I’ve lived in a suburb of Los Angeles all of my life. Growing up, I lived in a house with my parents in a modest middle-class neighborhood that today I’m priced out of with homes starting around $500,000. When I became an adult, I moved into apartments with roommates, then with my husband. All the while, rent increased with each move. Now at the time, that made sense to me. Rent would increase every couple of years as I also increased the square footage of the unit with each move.

However, I’ve known for a few years now that Los Angeles is just not a very affordable city for median income earners like myself. I’ve stayed because I have roots here and a good job, and  it’s also what I know. Yet, recent news stories are popping up on television and in articles online that justify what I’ve known for a while – Los Angeles is one of the most expensive cities in the nation, especially when it comes to housing.

Rent in particular is the topic of discussion – for most people in Los Angeles, rent is eating up 47% of their income.  Low income housing is becoming hard to find and some rent-controlled apartment complexes are evicting their tenants to build luxury apartments in their place. Basically, Los Angeles is becoming a city of have’s and have-not’s with absolutely no middle class.

I don’t want to sound doom and gloom as I’ve been fortunate over the past three years with my rent staying as-is with each lease agreement. However, my building recently increased rent to new tenants by $200 a month or 9%. I’m a little worried that when I renew my lease in the fall, my rent might increase as well which would eat up more of my income. Using rules-of-thumb as a guide to what I can afford, no more than 30% of my income should be applied towards rent or housing. Currently, I’m paying 34% which is above the recommended amount.

Gee, Los Angeles, I love your weather but I’m beginning to think it’s just not worth the cost!

KPCC radio is putting together a series on how high rent in Los Angeles is hurting the economy and included an interactive map of how much people are paying for rent based on a percentage of income. It’s quite eye-opening.
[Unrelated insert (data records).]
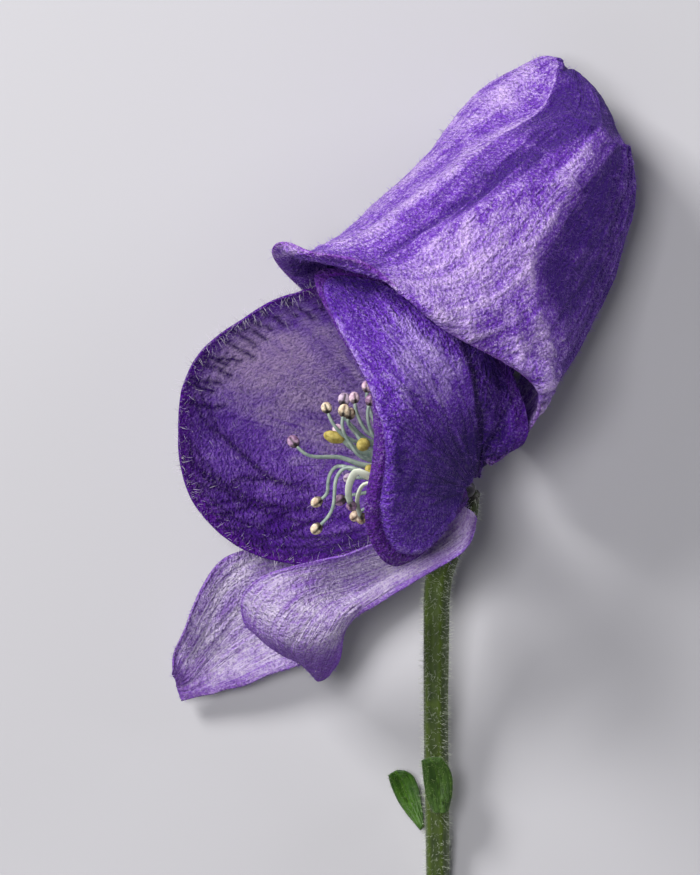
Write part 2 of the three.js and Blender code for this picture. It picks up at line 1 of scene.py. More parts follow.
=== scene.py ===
# %% [markdown]
# # A monkshood flower, lying on its side
# A monkshood flower has five coloured sepals. The upper one is a tall hood, two cupped
# laterals stand at its sides, and two narrow lower ones hang under the mouth. A bundle of
# stamens stands in the middle, and two stalked nectaries hide inside the hood. This lesson
# gives each of these pieces its skin, folds, veins and hair around a fixed frame.

import bpy
import numpy as np
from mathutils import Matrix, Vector, kdtree


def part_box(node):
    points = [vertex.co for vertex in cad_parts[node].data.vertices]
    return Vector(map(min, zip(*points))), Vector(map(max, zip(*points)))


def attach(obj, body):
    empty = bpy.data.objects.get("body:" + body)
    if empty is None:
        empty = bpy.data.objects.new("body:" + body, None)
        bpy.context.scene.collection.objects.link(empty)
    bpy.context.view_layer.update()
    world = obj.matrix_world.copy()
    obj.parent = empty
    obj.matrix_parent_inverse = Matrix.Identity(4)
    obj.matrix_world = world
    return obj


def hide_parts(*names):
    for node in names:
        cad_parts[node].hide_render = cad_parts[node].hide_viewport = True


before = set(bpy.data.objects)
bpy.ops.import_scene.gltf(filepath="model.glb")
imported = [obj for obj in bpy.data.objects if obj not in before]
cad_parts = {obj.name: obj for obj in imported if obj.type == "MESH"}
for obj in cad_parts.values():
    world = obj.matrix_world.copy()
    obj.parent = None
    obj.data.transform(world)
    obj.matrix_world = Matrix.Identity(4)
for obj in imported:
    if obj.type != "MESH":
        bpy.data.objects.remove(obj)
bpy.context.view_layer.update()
MM = 0.001

# %% [markdown]
# Every control point below is in millimetres from the heart of the flower, where the sepals
# and the stalk meet. The heart lies inside the receptacle, so its place is measured from the
# receptacle's box in the frame, and nothing has to be fitted by eye.

# %% The heart
HEART_IN_RECEPTACLE = (3.027, 1.273, 1.026)
HEART = np.array(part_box("receptacle")[0]) + np.array(HEART_IN_RECEPTACLE) * MM
print("heart in mm:", (HEART / MM).round(2))


def place(points):
    """Millimetres from the heart become metres in the frame."""
    return np.asarray(points, float) * MM + HEART


# %% [markdown]
# The flower lies on a pale table and the camera looks straight down on it. A long lens keeps
# the proportions calm. The strongest lamp stands to the upper left, because raking light shows
# velvet and folds. A second lamp hangs overhead. Two weak ones draw the right edge and open the
# shadows at the front.

# %% Camera, table and lights
CAMERA_FROM_HEART = (-8.4, 3.675, 300)
CAMERA_LENS = 176.3
TABLE_SIZE = 3
TABLE_COLOUR = (0.42, 0.42, 0.44, 1)
ROOM_COLOUR = (0.92, 0.94, 1.0, 1)
ROOM_LIGHT = 0.035
# For each lamp: its place in millimetres from the heart, its size in metres, power and colour.
LAMPS = {
    "key_lamp": ((-240, 230, 240), 0.12, 2.0, (1.0, 0.98, 0.97)),
    "top_lamp": ((-90, 30, 380), 0.12, 1.0, (1.0, 0.98, 1.0)),
    "edge_lamp": ((260, 150, 60), 0.1, 0.35, (0.95, 0.95, 1.0)),
    "front_lamp": ((-120, -220, 200), 0.3, 0.15, (1.0, 1.0, 1.0)),
}


def make_camera():
    data = bpy.data.cameras.new("camera")
    data.lens = CAMERA_LENS
    data.clip_start = 0.01
    camera = bpy.data.objects.new("camera", data)
    bpy.context.scene.collection.objects.link(camera)
    camera.location = place(CAMERA_FROM_HEART)
    bpy.context.scene.camera = camera


def make_light(name, from_heart, size, power, colour):
    data = bpy.data.lights.new(name, "AREA")
    data.size = size
    data.energy = power
    data.color = colour
    light = bpy.data.objects.new(name, data)
    bpy.context.scene.collection.objects.link(light)
    light.location = place(from_heart)
    aim = Vector(HEART) - light.location
    light.rotation_euler = aim.to_track_quat("-Z", "Y").to_euler()


def make_table():
    bpy.ops.mesh.primitive_plane_add(size=TABLE_SIZE)
    table = bpy.context.object
    table.name = "table_top"
    material = bpy.data.materials.new("pale_table")
    material.use_nodes = True
    skin = material.node_tree.nodes["Principled BSDF"]
    skin.inputs["Base Color"].default_value = TABLE_COLOUR
    skin.inputs["Roughness"].default_value = 0.8
    table.data.materials.append(material)


make_camera()
make_table()
for lamp_name, lamp_settings in LAMPS.items():
    make_light(lamp_name, *lamp_settings)
world = bpy.data.worlds.new("soft_room")
bpy.context.scene.world = world
world.use_nodes = True
background = world.node_tree.nodes["Background"]
background.inputs["Color"].default_value = ROOM_COLOUR
background.inputs["Strength"].default_value = ROOM_LIGHT
bpy.context.scene.view_settings.view_transform = "Standard"

# %% [markdown]
# Petals are smooth sheets that a few control points describe. A spline whose bend never
# jumps runs through the points of each row, and then through all the rows. The same two
# helpers make every sheet and every stalk in the flower.

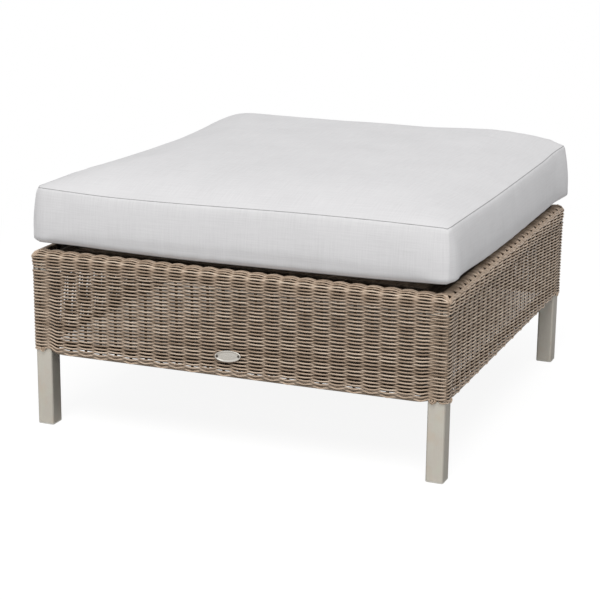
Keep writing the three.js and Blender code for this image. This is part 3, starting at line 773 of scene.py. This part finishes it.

Interactive rent map from KPCC radio.
Interactive rent map from KPCC radio.

Since I’m more of a solutions person than a “The Sky is Falling!” kind of gal, my options include moving farther away from the city to places where rent and housing are a little more affordable, or making a big move out of state which I’ve started to consider over the past few years. There are a lot of factors to consider with both options, but in the long run it might make sense to move to a more affordable area even if it means a lower income.

Have rents increased in your area? Is housing more or less affordable now than before the recession?


  1. Money Beagle Reply

    It’s been well over ten years, but I remember being absolute shocked at home prices the one time that I visited California. I was in the San Diego area at the time.

    Michigan has recovered pretty well from the lows hit in 2009-2010 but the hits here were so devastating that we’re still a long ways away from recovering the highs set in the real estate market.

    • @Money Beagle- Prices dropped for about two years, but have been on the climb. They are almost back to bubble prices, which is jaw-dropping. Now, rent is climbing to keep up with home prices. It’s just crazy!

  2. The housing market is crazy in California. I guess the major urban centers. Once you get out, things are a bit more reasonable, but they you’d have to drive so long to get to work. Sometime I envy our parent’s generation. The lucky ones picked up some properties at an affordable price and held on to them.

    • @Joe – Home prices in the urban areas definitely seem out of reach especially compared to salaries. I know that when our parents were younger, interest rates were higher, but home prices were more reasonable. Perhaps it’s a wash. However, at least interest rates are variable and you can always refinance. Not so with the price you paid for the house!

  3. John @ FirstStepFinance Reply

    The real estate industry is insane in Florida. I think the significant locations. Once you get out, things are a bit more affordable, but they you would have to generate such a long time to get to work. Thanks for sharing.

  4. The problem is a problem of policy. Prop 13 allows people to keep homes for 3 generations and pay practically no taxes. Imagine being able to gift something to your grandkids and their cost basis is only slightly higher than what you paid for it. Some… MANY people in Culver City, still are taxed on property values in the low tens of thousands… i.e. Grandma leaves her house that she paid $18,000 for in 1940, and now it’s worth $1.2 million, but grandson pays taxes on $18,450. It’s insame to do that…. the other issue that compounds the problem is that everyone fights new construction and new buildings, so new housing is extremely limited. The fact is… there should be more skyscrapers in LA, but the residents fight it, and have no incentive to sell since Prop 13 protects their a$$.